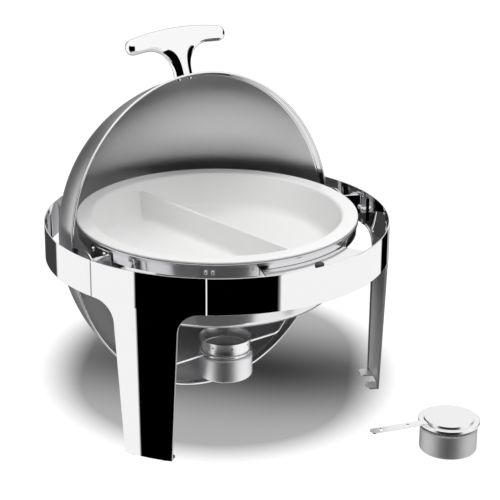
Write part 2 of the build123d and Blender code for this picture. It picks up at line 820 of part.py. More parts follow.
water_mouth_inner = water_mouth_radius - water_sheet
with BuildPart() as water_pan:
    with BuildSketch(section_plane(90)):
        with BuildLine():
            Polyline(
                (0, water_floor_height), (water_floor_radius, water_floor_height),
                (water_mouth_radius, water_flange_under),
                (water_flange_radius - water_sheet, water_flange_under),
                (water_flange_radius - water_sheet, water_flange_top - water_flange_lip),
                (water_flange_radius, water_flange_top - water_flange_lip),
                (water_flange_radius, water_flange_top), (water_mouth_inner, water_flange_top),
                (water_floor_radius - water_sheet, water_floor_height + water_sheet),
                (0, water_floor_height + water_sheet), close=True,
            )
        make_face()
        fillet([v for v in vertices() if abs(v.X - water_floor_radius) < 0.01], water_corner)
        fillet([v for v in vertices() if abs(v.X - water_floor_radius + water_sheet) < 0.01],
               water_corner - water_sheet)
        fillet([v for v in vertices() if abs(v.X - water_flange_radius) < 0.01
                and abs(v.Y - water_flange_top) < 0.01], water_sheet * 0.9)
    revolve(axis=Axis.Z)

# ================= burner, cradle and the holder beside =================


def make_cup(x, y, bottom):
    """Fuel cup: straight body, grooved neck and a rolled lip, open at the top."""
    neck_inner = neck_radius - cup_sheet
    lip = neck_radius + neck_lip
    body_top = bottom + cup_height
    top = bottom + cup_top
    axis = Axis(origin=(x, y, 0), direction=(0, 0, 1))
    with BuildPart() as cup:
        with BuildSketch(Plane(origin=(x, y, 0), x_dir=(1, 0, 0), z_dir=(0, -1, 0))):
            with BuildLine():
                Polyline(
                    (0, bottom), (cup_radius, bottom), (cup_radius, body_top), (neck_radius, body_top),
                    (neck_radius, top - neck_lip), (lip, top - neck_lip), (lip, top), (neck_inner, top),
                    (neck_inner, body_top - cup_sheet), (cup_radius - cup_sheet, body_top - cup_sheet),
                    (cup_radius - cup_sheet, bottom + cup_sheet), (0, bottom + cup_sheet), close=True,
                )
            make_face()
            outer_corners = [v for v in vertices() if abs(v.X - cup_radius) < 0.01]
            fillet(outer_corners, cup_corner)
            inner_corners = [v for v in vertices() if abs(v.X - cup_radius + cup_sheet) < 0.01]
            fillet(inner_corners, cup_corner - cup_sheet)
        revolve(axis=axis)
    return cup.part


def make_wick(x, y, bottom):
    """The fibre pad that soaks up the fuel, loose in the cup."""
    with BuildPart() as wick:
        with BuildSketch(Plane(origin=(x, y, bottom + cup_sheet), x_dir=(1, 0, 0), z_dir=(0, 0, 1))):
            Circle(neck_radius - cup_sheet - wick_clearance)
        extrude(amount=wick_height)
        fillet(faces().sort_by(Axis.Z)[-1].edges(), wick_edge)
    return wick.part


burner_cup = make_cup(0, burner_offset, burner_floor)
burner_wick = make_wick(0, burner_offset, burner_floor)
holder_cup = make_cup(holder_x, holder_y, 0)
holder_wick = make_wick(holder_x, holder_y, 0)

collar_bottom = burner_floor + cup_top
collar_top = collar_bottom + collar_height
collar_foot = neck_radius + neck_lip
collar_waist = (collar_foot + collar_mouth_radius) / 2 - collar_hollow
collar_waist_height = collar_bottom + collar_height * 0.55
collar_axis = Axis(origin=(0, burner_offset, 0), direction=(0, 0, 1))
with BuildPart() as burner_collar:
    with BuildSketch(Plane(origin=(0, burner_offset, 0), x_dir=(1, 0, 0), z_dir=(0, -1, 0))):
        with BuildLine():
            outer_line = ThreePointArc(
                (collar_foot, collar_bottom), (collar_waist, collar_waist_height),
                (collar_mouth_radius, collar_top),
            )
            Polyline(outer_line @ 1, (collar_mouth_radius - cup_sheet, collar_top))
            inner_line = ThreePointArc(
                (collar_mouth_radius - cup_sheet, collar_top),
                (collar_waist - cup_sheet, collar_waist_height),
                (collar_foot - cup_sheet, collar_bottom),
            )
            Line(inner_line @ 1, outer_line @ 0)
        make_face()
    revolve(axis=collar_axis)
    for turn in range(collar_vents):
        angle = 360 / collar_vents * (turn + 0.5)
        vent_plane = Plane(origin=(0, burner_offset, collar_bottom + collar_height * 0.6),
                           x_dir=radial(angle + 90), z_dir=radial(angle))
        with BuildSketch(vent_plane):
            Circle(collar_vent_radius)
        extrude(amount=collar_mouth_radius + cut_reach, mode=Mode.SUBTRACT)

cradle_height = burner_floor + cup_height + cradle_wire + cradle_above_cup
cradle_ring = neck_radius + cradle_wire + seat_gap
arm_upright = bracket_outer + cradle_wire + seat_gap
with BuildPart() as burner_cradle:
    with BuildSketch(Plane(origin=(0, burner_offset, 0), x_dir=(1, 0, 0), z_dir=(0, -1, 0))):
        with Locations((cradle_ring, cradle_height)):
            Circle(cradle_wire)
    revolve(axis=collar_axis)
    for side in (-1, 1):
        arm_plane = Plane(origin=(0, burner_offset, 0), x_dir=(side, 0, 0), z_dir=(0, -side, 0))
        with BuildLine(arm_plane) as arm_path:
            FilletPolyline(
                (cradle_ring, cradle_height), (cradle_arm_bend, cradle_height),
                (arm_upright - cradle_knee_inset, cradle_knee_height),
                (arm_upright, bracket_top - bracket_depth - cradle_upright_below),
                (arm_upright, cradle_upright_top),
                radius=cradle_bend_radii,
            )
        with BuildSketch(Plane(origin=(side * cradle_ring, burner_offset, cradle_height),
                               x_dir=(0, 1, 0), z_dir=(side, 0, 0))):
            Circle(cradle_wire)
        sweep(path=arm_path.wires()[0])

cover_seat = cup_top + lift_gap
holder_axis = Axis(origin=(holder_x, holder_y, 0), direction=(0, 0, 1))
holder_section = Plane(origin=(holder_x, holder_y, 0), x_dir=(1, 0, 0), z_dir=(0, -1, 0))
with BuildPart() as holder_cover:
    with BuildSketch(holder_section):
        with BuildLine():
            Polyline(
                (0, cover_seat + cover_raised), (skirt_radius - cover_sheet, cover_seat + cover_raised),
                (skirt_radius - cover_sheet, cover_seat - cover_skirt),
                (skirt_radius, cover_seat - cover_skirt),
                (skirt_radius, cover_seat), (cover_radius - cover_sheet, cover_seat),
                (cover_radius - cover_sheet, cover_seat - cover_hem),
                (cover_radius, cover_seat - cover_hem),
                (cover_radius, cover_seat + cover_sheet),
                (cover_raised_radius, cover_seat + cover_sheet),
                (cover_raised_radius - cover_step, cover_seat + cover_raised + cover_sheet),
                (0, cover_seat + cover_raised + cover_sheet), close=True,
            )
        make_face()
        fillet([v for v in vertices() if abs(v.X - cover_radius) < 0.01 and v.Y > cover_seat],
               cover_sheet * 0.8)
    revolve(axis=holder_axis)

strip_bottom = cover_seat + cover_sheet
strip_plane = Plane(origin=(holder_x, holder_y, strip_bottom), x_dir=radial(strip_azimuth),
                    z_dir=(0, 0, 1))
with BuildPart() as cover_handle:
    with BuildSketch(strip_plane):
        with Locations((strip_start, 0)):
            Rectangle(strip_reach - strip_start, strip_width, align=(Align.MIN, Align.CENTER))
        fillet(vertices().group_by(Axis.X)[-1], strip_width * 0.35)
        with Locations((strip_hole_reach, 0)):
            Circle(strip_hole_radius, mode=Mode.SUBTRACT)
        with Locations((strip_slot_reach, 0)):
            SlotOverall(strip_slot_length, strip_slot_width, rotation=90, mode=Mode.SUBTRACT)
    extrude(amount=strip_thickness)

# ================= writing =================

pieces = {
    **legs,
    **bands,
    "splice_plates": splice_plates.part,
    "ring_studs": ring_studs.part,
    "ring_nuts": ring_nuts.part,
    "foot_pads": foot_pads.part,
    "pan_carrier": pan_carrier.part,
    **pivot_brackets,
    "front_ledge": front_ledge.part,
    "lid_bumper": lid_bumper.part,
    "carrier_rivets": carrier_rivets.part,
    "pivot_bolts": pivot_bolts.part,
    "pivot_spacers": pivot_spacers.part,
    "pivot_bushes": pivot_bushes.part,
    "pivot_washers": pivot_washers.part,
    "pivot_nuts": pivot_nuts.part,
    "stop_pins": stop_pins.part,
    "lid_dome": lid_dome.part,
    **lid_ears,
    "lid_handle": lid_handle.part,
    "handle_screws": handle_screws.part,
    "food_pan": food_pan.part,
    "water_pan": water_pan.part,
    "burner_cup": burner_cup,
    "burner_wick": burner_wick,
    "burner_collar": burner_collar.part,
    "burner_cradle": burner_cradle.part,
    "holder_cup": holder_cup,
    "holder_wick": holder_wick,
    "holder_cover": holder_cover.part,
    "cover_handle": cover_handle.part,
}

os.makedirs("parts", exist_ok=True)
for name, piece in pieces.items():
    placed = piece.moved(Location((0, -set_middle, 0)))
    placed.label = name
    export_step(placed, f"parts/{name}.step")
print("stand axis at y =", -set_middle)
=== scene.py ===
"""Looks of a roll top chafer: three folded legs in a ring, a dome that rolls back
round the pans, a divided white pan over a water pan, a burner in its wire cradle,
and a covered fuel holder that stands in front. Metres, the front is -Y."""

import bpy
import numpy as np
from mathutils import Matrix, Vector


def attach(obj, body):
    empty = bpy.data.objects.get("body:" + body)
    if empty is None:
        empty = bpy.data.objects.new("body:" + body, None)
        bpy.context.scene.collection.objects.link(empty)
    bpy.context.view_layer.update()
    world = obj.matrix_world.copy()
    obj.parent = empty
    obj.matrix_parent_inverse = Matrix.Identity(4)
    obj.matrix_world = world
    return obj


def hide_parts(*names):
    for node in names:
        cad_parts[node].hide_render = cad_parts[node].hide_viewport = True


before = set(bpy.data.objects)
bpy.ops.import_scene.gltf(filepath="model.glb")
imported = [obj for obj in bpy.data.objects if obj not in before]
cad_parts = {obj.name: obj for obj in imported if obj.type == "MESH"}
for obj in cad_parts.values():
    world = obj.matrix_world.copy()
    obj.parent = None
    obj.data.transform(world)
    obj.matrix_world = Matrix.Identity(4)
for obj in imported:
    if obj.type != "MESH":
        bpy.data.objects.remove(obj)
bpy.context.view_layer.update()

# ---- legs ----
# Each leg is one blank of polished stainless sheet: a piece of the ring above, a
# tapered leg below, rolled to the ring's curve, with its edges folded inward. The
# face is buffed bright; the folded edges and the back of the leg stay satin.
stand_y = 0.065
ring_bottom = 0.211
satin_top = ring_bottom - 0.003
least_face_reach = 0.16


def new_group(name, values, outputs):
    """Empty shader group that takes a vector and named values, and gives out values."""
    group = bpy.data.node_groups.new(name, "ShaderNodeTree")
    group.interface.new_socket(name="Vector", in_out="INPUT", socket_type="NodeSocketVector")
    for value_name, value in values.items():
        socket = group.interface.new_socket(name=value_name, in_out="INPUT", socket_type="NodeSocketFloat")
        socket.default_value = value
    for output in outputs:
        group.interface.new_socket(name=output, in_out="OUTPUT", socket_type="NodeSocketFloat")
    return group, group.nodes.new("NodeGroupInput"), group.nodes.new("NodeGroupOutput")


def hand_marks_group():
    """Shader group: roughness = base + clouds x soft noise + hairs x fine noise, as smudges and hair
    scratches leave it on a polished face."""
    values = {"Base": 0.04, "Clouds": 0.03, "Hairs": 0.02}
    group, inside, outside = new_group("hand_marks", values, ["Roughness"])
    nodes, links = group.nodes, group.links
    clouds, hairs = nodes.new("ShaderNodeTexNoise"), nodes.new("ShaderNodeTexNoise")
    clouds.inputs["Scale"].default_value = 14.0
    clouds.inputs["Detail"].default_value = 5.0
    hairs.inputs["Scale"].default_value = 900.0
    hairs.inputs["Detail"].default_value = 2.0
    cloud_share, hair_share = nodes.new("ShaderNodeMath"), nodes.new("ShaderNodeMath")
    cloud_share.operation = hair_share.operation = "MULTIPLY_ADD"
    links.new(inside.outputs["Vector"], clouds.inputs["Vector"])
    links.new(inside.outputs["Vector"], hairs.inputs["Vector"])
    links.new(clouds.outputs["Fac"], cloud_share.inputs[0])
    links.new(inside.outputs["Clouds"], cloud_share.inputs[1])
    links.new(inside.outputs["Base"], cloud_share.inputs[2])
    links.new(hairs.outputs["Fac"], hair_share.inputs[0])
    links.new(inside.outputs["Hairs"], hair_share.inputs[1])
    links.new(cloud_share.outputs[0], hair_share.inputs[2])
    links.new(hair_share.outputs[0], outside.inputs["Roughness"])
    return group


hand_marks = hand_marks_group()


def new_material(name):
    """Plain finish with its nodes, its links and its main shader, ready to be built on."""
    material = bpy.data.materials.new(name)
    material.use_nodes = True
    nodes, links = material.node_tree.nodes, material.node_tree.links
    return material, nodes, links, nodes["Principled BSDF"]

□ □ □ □

**WHAT YOU SHOULD DO**:
Only the lines from the one bearing "for name, piece" through the one bearing "least_face_reach = 0.16" should be repeated, exactly as given.

**FULL SOLUTION**:
for name, piece in pieces.items():
    placed = piece.moved(Location((0, -set_middle, 0)))
    placed.label = name
    export_step(placed, f"parts/{name}.step")
print("stand axis at y =", -set_middle)
=== scene.py ===
"""Looks of a roll top chafer: three folded legs in a ring, a dome that rolls back
round the pans, a divided white pan over a water pan, a burner in its wire cradle,
and a covered fuel holder that stands in front. Metres, the front is -Y."""

import bpy
import numpy as np
from mathutils import Matrix, Vector


def attach(obj, body):
    empty = bpy.data.objects.get("body:" + body)
    if empty is None:
        empty = bpy.data.objects.new("body:" + body, None)
        bpy.context.scene.collection.objects.link(empty)
    bpy.context.view_layer.update()
    world = obj.matrix_world.copy()
    obj.parent = empty
    obj.matrix_parent_inverse = Matrix.Identity(4)
    obj.matrix_world = world
    return obj


def hide_parts(*names):
    for node in names:
        cad_parts[node].hide_render = cad_parts[node].hide_viewport = True


before = set(bpy.data.objects)
bpy.ops.import_scene.gltf(filepath="model.glb")
imported = [obj for obj in bpy.data.objects if obj not in before]
cad_parts = {obj.name: obj for obj in imported if obj.type == "MESH"}
for obj in cad_parts.values():
    world = obj.matrix_world.copy()
    obj.parent = None
    obj.data.transform(world)
    obj.matrix_world = Matrix.Identity(4)
for obj in imported:
    if obj.type != "MESH":
        bpy.data.objects.remove(obj)
bpy.context.view_layer.update()

# ---- legs ----
# Each leg is one blank of polished stainless sheet: a piece of the ring above, a
# tapered leg below, rolled to the ring's curve, with its edges folded inward. The
# face is buffed bright; the folded edges and the back of the leg stay satin.
stand_y = 0.065
ring_bottom = 0.211
satin_top = ring_bottom - 0.003
least_face_reach = 0.16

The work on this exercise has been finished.